Chauncey Spencer II fires words out of his mouth like a volley of fighter-plane bullets. There’s unrelenting urgency in his speech that could be mistaken for being in a rush — either to move onto the next subject or to end the conversation altogether.
“It’s just that I’ve never had a platform,” he said.
Spencer, 64, of Palm Desert, Calif., made a stop in Sewickley on Wednesday to display a part of history he says has been left out of classrooms across America: how his father, Chauncey Spencer Sr., and Dale White — both Black men — played a role in the country’s integration of African Americans’ in the military and aviation.
His tour, which began Aug. 17 from the Palm Springs Air Museum, will take him to cities across the nation through Sept. 10. The main attraction is a so-called traveling museum, outfitted with air conditioning, a cushioned bench, portraits of prominent figures who eventually influenced the formation of the Tuskegee Airmen and a television playing a 15-minute documentary that chronicles that effort.
He parked it Wednesday and again from 10 a.m. to 4 p.m. Thursday outside the Tull Theater on Walnut Street.
Spencer’s trip comes at a time where thousands have taken to the streets, including in Pittsburgh, to protest against police brutality and systemic racism spurred by the police killing of George Floyd in May.
His stops in Sewickley come just days before he is scheduled to arrive in Washington, D.C., to participate in the March on Washington. The march is scheduled to take place Friday when tens of thousands are expected to gather at the Lincoln Memorial where Martin Luther King Jr. delivered his famous “I Have a Dream” speech.
Organizers for the 57th annual March on Washington have said it will “call for police accountability and reform, and to mobilize voters ahead of the November elections.”
And so it does not escape Spencer that his newfound platform is due, in part, to the times. But espousing politics is not his mission, he said.
“It’s about education,” Spencer said. “This is to educate people on the history of aviation. It has no color — it includes all Americans. I want to make complete the story about how the Tuskegee Airmen got started.”
His mission is nothing new. When his father died in 2002, he began to realize there was a hole in the history books regarding how the Tuskegee Airmen, the country’s first all-Black military outfit trained for aerial combat, got started.
In 2004, Spencer, who lived in Detroit at the time, founded an afterschool program in Lansing to teach students about the Tuskegee Airmen and its origins. Since then, he has worked to create a curriculum for middle-school students that could be adopted nationwide.
After years of traveling to different schools across the nation to get the curriculum off the ground, finally he struck a chord. Earlier this year, he attracted the attention of a man who donated $200,000 to his cause.
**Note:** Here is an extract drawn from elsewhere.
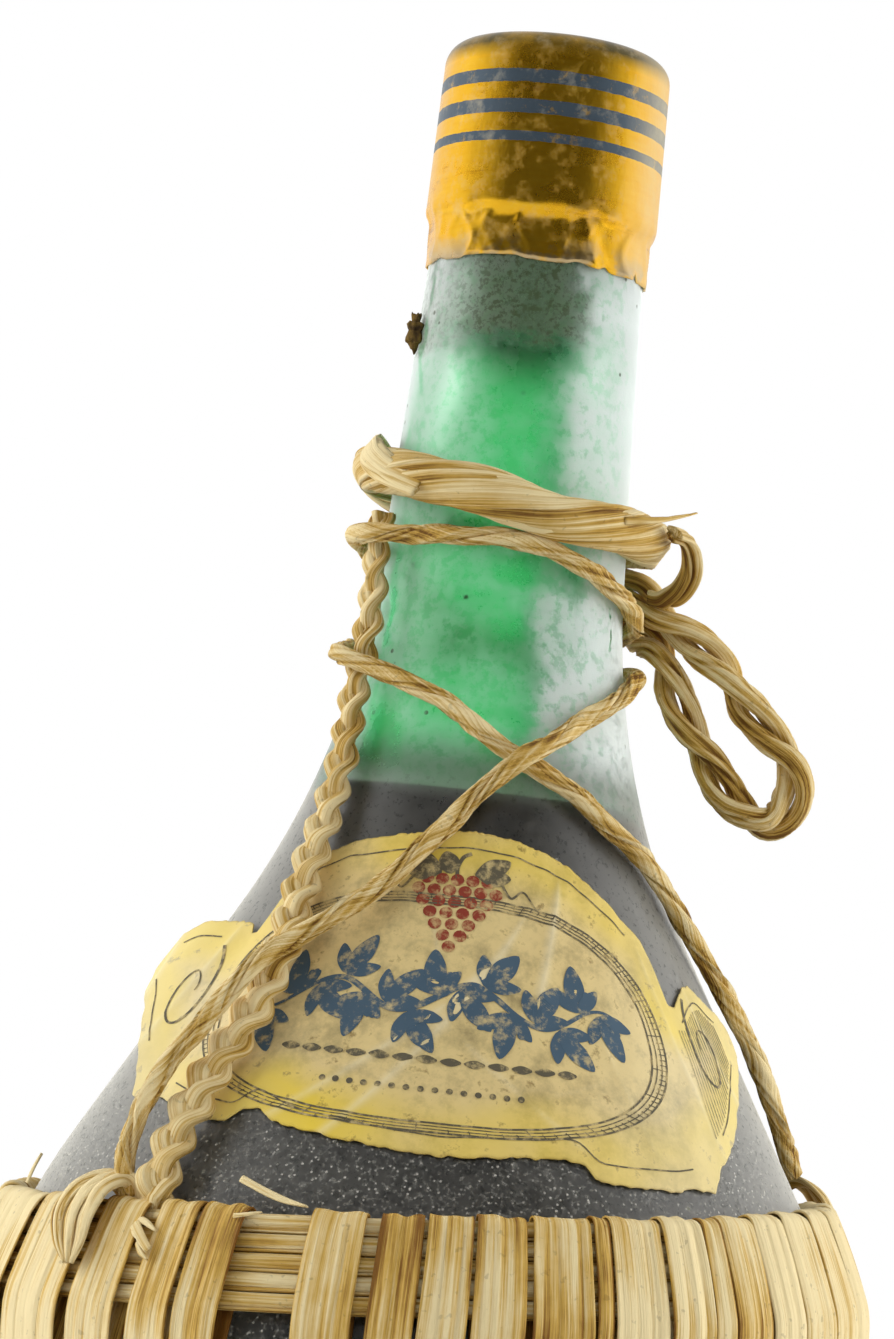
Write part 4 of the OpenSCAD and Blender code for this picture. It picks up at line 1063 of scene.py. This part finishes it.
class Print:
    """Lines and spots of one ink, laid on the label's paper."""

    def __init__(self):
        self.points, self.faces = [], []

    def spot(self, bearing, share, x, y):
        """The place x across and y up, in millimetres, from a point of the label."""
        r, lean = glass(LABEL_Z + LABEL_H * share)
        return label_spot(bearing + math.degrees(x / r), share + y * math.cos(lean) / LABEL_H, 0.07)

    def line(self, stops, width, steps=6):
        """A line through stops (bearing, share); width is a number of millimetres or a function of 0 to 1."""
        count = (len(stops) - 1) * steps
        path = [along(stops, i / steps) for i in range(count + 1)]
        first = len(self.points)
        for i, (bearing, share) in enumerate(path):
            b0, s0 = path[max(0, i - 1)]
            b1, s1 = path[min(count, i + 1)]
            r, lean = glass(LABEL_Z + LABEL_H * share)
            run, rise = math.radians(b1 - b0) * r, (s1 - s0) * LABEL_H / math.cos(lean)
            size = math.hypot(run, rise) or 1
            half = (width(i / count) if callable(width) else width) / 2
            for way in (-1, 1):
                self.points.append(self.spot(bearing, share, -rise / size * half * way, run / size * half * way))
        for i in range(count):
            a = first + 2 * i
            self.faces.append((a, a + 2, a + 3, a + 1))

    def disc(self, bearing, share, radius):
        first = len(self.points)
        self.points.append(self.spot(bearing, share, 0, 0))
        for k in range(12):
            a = k * math.pi / 6
            self.points.append(self.spot(bearing, share, radius * math.cos(a), radius * math.sin(a)))
        self.faces += [(first, first + 1 + k, first + 1 + (k + 1) % 12) for k in range(12)]

    def leaf(self, bearing, share, turn, length, width):
        """A pointed leaf from its stalk, turned in degrees above the way right."""
        r, lean = glass(LABEL_Z + LABEL_H * share)
        reach = [length * i / 4 for i in range(5)]
        a = math.radians(turn)
        stops = [(bearing + math.degrees(d * math.cos(a) / r), share + d * math.sin(a) * math.cos(lean) / LABEL_H) for d in reach]
        self.line(stops, lambda t: 0.05 + width * math.sin(math.pi * t) ** 0.8)

    def build(self, name, material):
        mesh = bpy.data.meshes.new(name)
        mesh.from_pydata([tuple(p * MM) for p in self.points], [], self.faces)
        piece = bpy.data.objects.new(name, mesh)
        bpy.context.scene.collection.objects.link(piece)
        settle(piece, "bottle", "label_paper", material)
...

The money was used to finance the African Americans in Aviation Traveling Museum, the 15-minute documentary and its cross-country tour. He has partnered with the National College Resources Foundation of Diamond Bar, Calif. Spencer declined to identify the donor.
“I wish I could. He deserves the credit,” he said, standing underneath a tent situated just outside the parked museum in Sewickley. Under the tent was a table filled with educational items and T-shirts for sale.
The proceeds, he said, will ensure he can continue on with the mission.
Cece Poister of Sewickley serves as a trustee for the Tuskegee Airmen Memorial of Western Pennsylvania Region Inc. She said she was glad to have Spencer visit. The Sewickley Cemetery hosts the largest memorial for the Tuskegee Airmen in the U.S., she said.
“So it makes sense to have him here,” she said. “Western Pennsylvania had the largest number of Tuskegee airmen than anywhere in the U.S. — Sewickley alone had seven.”
John Dunn, who heads Sewickley’s effort to hang banners of veterans throughout the borough, hoped to host a fundraiser to run concurrently with Spencer’s stop in Sewickley. The money raised would have contributed to his ongoing effort to hang banners of Tuskegee Airmen from the region.
He said there are 84 men and one woman from the region who served as Red Tails, the nickname given Tuskegee Airmen. Although the fundraiser fell through, he said he hopes to host one in Wolcott Park in late September.
“We’re so glad to have him,” Dunn said. “He’s worked so hard, and I wish him all the best in what he’s doing.”
Residents were glad, too.
Don Williams, 67, of Coraopolis said he has been interested in the Tuskegee Airmen’s history since Sewickley built the memorial in the cemetery in 2013.
“I’m glad their story is finally being told,” Williams said of Chauncey Spencer Sr. and Dale White — the men who in 1939 flew a plane from Chicago to Washington, D.C., in an effort to convince Congress that African Americans had a place in aviation. The flight was dubbed the “Goodwill Flight.”
Terry Hailstock, 59, of Moon visited the traveling museum Wednesday. He called their story “amazing.”
“I didn’t know about their flight until now,” he said, adding he was surprised because his father, Frank Hailstock, served as a Tuskegee airman.
“He never really wanted to talk about the war,” Hailstock said. “That’s why I came over to see this, to start learning things about it all. If (Spencer II) could get this in the classrooms, that would be really nice.”